The junior class student and some of her classmates at Seneca Valley High School took part in a technology fast — a 24-hour period without cell phones, computers, iPods or social media — in response to a challenge by the Phipps Conservatory in Pittsburgh.

As with any fast, the act of doing without tends to sharpen the senses, alter perspectives and shuffle priorities.

Dana Hadley, the teacher who got her students involved in the contest, said that it was a “tough challenge” for young people who grew up with the technology to go without it. A life filled with digital convenience is the only life they know.

But for Sarah and her classmates, doing without wasn’t the hardest part.

“I came to note a lot of the patterns our generation unintentionally follows resulting in a lack of personal communication skills,” Sarah wrote in an award-winning essay about the experience. “It is hard to imagine a time when technology wasn’t so integrated in our lives.”

Yet every previous generation does remember a time without tech. It was a simpler time when manners mattered and conversation was face-to-face.

An anthropologist once observed that cultures with the most condensed populations have the nicest manners. You can’t swing your arms around when you have no elbow room — in Singapore, you can’t even chew gum. But that theory goes out the window when personal space is supplanted by cyber space. The digital frontier is often a violent bloody place, where disputes are decided by force — or rather, the illusion of force.

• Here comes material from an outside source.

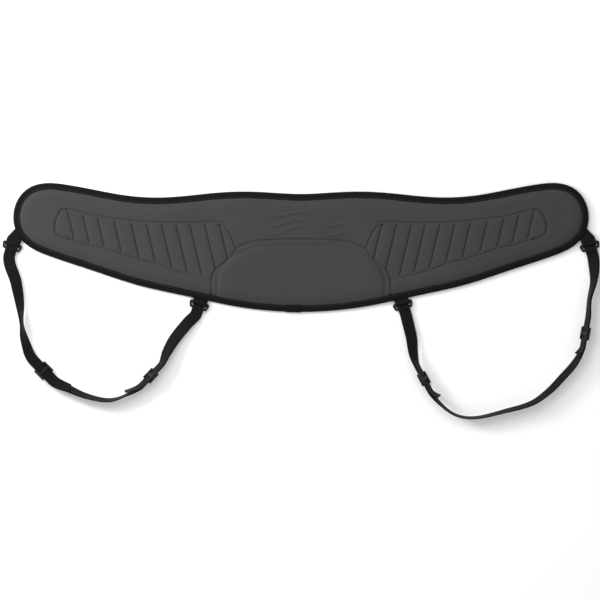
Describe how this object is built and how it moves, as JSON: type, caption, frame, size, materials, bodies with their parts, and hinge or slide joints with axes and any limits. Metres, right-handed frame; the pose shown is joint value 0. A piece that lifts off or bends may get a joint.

What a shock it must have been for these young people when they exited the illusory cyber world and stood completely in the real world, although to be honest, in some respects that world no longer exists either because it’s been forever changed by technology, too.

At least one classmate of Sarah’s found herself going back to the fundamentals: With sudden free time on her hands, she found herself reading her textbooks and reviewing notes she had taken in class.

Imagine that: Falling back to the practical traditions of an earlier era and discovering a confidence in one’s dormant abilities to cope along the way.

That sounds a bit like camping, doesn’t it?